Research Labs at the Center for Bioethics
Research is essential to the field of bioethics.
Research in bioethics has a long history at Harvard Medical School, going back at least to the 1960s and the work of Dr. Henry Beecher, an anesthesiologist at Massachusetts General Hospital and an early scholar of ethical issues in medicine.
The trials of the Nazi physicians at Nuremberg seemingly contrasted the atrocities of German medicine with the high ethical standards that existed in America. Beecher's 1966 paper on "Ethics and Clinical Research" disabused Americans of this pretense, providing an exposé of the egregiously unethical practices of many of his contemporaries in their conduct of research on human volunteers.
A few years later, Professor Allan Brandt, a former director of what is now the Center for Bioethics, helped expose the racist experiments performed by the US Public Health Service at Tuskegee on the effects of "untreated syphilis in the Negro male." These revelations motivated the appointment of a National Commission, chaired by Dr. Ken Ryan, professor at Harvard Medical School, which produced the Belmont Report – the foundational document in the United States on the ethics of human research. Today the Center seeks to reinforce these lessons through its relationship with the Center for Bioethics at Tuskegee University.
In the years since, HMS has been home to many of the leading scholars in bioethics, philosophy, anthropology, history, and social medicine, including Frances Kamm, Paul Farmer, Arthur Kleinman, Leon Eisenberg, David Jones, Norman Daniels, Dan Brock, and Dan Wikler.
In the field of bioethics, normative research goes hand-in-hand with empirical research. Often empirical research reveals ethical concerns, which are then rigorously explored and normatively analyzed with the tools of philosophy, law, and the social sciences. The lessons learned from this scholarship is then actualized through advocacy and policy development, and channeled through professional societies as well as governmental and non-profit organizations.
Today the faculty at the Center for Bioethics are engaged across the entire spectrum of research, advocacy, and health policy.
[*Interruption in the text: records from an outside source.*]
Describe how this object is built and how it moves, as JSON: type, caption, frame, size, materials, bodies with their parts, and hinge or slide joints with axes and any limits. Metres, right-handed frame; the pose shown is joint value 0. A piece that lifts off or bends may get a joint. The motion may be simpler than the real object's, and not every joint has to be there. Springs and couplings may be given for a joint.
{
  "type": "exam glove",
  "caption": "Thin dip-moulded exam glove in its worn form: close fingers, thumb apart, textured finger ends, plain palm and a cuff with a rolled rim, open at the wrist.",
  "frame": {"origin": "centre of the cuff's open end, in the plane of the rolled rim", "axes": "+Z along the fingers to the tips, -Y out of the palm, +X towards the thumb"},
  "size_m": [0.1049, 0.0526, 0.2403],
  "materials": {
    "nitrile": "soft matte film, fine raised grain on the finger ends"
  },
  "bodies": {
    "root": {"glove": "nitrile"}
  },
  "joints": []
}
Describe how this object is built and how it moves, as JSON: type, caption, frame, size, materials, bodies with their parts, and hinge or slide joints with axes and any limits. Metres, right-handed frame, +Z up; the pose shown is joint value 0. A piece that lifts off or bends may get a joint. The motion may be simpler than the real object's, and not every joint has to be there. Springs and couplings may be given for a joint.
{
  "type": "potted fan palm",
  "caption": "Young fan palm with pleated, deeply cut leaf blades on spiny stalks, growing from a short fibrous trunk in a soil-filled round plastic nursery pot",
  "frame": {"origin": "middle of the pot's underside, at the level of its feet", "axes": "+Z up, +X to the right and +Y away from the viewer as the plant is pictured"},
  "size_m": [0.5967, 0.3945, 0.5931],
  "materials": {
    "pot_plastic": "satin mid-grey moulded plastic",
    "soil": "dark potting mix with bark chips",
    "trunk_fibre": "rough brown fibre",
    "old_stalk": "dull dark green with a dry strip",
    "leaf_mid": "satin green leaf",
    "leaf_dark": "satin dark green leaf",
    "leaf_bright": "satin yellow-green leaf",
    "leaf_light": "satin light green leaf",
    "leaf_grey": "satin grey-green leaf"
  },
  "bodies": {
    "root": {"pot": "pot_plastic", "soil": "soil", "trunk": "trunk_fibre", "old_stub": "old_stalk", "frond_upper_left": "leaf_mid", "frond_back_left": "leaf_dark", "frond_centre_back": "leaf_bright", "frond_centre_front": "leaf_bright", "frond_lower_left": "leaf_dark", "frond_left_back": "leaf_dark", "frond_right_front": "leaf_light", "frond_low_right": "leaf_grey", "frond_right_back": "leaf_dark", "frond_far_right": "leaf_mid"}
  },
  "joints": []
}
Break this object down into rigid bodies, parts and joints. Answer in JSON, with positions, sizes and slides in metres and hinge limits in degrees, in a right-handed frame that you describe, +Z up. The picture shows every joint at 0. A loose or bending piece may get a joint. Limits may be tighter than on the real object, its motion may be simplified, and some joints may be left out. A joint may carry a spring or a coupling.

Individual research portfolios can be found in the Catalyst profiles of our members. The Center has a special interest in the field of neuroethics and recently recruited an exceptional scholar in the field, professor Gabriel Lázaro-Muñoz. Through partnerships with the strong neuroscience faculty within HMS and across the University, him and his team are illuminating the profound ethical issues emerging in the rapidly developing neurosciences.
The Center currently houses the Lázaro-Muñoz Lab: Brain Bioethics Laboratory. The lab considers questions at the intersections of neuroscience, ethics, and the law.